Mais quelle est la capacité réelle du gouvernement à répondre à cette exigence ?

Analyse des impacts de la clause de sauvegarde annoncée sur le thiaclopride

La réponse gouvernementale immédiate est aujourd’hui très mince, et concerne l’annonce d’une clause de sauvegarde pour les fruits et légumes traités au thiaclopride. Pour comprendre la portée de cette mesure, quelques éléments d’appréciation sont nécessaires :

Encadré 1 : le thiaclopride, un des 5 néonicotinoïdes interdits par la France

Le thiaclopride fait partie des 5 substances relevant de la famille des néonicotinoïdes : la clothianidine, l’imidaclopride, le thiaméthoxame, l’acétamipride et le thiaclopride. A l’échelle de l’Union, l’usage de quatre néonicotinoïdes a été restreint dès 2013 et interdit en 2019 pour le clothianidine et le thiaméthoxame, et en 2020 pour l’imidaclopride et le thiaclopride pour l’usage en plein champ, toutes cultures confondues[1], mais des dérogations pouvaient être demandées par les Etats-Membres au cas par cas, selon des besoins spécifiques liés à certaines cultures.

En France, l’utilisation de ces 5 néonicotinoïdes a été interdit dès 2018, et assortie ensuite de dérogations spécifiques pour la betterave (qui ont pris fin en 2023). Contrairement aux agriculteurs français, les agriculteurs européens peuvent encore utiliser l’acétamipride.
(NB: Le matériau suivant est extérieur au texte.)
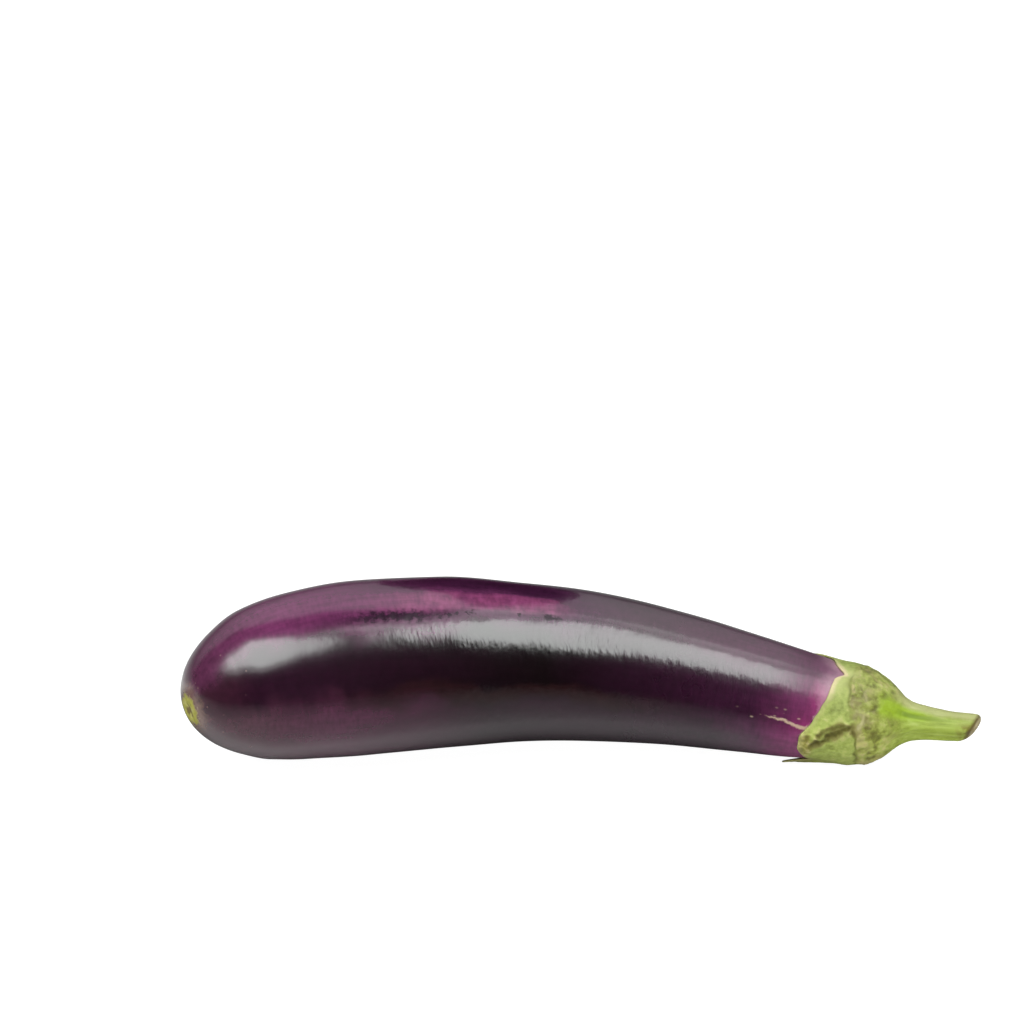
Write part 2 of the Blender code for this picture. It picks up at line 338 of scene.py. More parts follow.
def line_distance(along, around, line):
    """Millimetres over the skin to a line through (along, degrees around) points."""
    middle = line[len(line) // 2][1]
    arc = np.radians(angle_between(around, middle)) * SKIN_REACH
    nearest = np.full(len(along), 1e3)
    for (a0, d0), (a1, d1) in zip(line, line[1:]):
        s0 = math.radians(d0 - middle) * SKIN_REACH
        s1 = math.radians(d1 - middle) * SKIN_REACH
        length = (a1 - a0) ** 2 + (s1 - s0) ** 2
        share = np.clip(((along - a0) * (a1 - a0) + (arc - s0) * (s1 - s0)) / length, 0, 1)
        gap = np.hypot(along - a0 - share * (a1 - a0), arc - s0 - share * (s1 - s0))
        nearest = np.minimum(nearest, gap)
    return nearest


def calyx_lines(places, along, around):
    """Millimetres past the step, the folds' relief, and how far into a fold each place is, from 0 to 1."""
    along = along + WANDER[0] * lumps(places, WANDER[1])
    around = around + WANDER[0] / SKIN_REACH * lumps(places + WANDER[2], WANDER[1])
    past_step = along - round_the_fruit(STEP_LINE, around)
    relief = np.zeros(len(along))
    folded = np.zeros(len(along))
    for line, depth, half_width in FOLDS:
        gap = line_distance(along, around, line) / half_width
        lips = FOLD_LIPS[0] * np.exp(-((gap - FOLD_LIPS[1]) ** 2))
        relief = relief + depth * (lips - np.exp(-(gap**2)))
        browning = min(1, depth / FOLD_STAIN[0])
        folded = np.maximum(folded, browning * np.exp(-((gap / FOLD_STAIN[1]) ** 2)))
    place, turned, depth, reach, browning = DIMPLE
    gap = np.hypot(along - place, np.radians(angle_between(around, turned)) * SKIN_REACH) / reach
    relief = relief - depth * np.exp(-(gap**2))
    folded = np.maximum(folded, browning * np.exp(-(gap**2)))
    return past_step, relief, folded


def small_relief(places, along, around, from_edge, lines):
    """The calyx's puckers, wrinkles, fibres, creases, folds and step, as a change of its radius."""
    past_step, relief, folded = lines
    cup = eased((past_step - CUP_FROM) / CUP_OVER)
    stalk = eased((along - RIBS_FROM) / RIBS_OVER)
    flesh = 1 - stalk
    band = eased(past_step / BAND[0]) * eased((BAND[1] - past_step) / BAND[2])
    for (height, length_along, length_round, part), share in (
        (PUCKERS, (LOBE_PUCKERS + (1 - LOBE_PUCKERS) * cup) * (flesh + STALK_PUCKERS * stalk)),
        (PIMPLES, flesh + STALK_PIMPLES * stalk),
        (CUP_WRINKLES, cup * flesh),
        (BAND_WRINKLES, band),
        (STALK_FIBRES, stalk),
        (FOLD_GRIT, folded),
    ):
        relief = relief + height * share * lumps(places + part, length_along, length_round)
    net = np.exp(-((lumps(places + CREASES[3], CREASES[1]) / CREASES[2]) ** 2))
    relief = relief - CREASES[0] * net * cup * flesh
    ridge = STEP_RIDGE[0] * np.exp(-(((past_step - STEP_RIDGE[2]) / STEP_RIDGE[1]) ** 2))
    groove = STEP_GROOVE[0] * np.exp(-((past_step / STEP_GROOVE[1]) ** 2))
    length, part, mean, least, most = STEP_BREAKS
    uneven = np.clip(mean + lumps(places + part, length), least, most)
    relief = relief + (ridge - groove) * uneven * round_the_fruit(STEP_STRENGTH, around)
    return relief * eased(from_edge / EDGE_CALM)


def calyx_outer(along, around, edge):
    """The radius of the calyx's outer skin, and of the stalk's, without its small relief."""
    thin = fruit_radius(np.minimum(along, FRUIT_LENGTH)) + GAP + EDGE_WALL
    full = smooth_curve(CALYX_RADIUS, along) * ribbed(along, around)
    full = np.where(along < RIBS_FROM, np.maximum(full, thin), full)
    full = full + swellings(CALYX_SWELLINGS, along, around)
    inward = eased((along - edge) / EDGE_TAPER)
    roll = ROLL_HEIGHT * front_roll(along, around)
    return thin + (full - thin) * inward + tip_lift(along, around) + roll


def cut_slant(along, radius, around):
    """How far the oblique cut moves a point of the stalk's end along the axis."""
    near_end = eased((along - STALK_END + SLANT_FROM) / SLANT_OVER)
    return radius * (CUT_SLANT[0] * np.cos(around) + CUT_SLANT[1] * np.sin(around)) * near_end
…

Encadré 2 : Union Européenne, limites maximales de résidus (LMR) et seuil de détection

Depuis 2005, l’Union Européenne impose des limites maximales de résidus à tous les produits importés pour toutes les substances actives (qui sont actuellement approuvées, qui ne sont plus approuvées et qui n’ont jamais été approuvées dans l’Union européenne). Il existe une LMR définie pour chaque couple « Denrée (fruit, légume ou céréale) – Substance active de pesticide »[2].

La plus petite LMR que l’UE peut imposer correspond à la limite de détermination (LD), c’est-à-dire la plus faible quantité de substance active qu’un instrument de mesure peut détecter dans le produit concerné.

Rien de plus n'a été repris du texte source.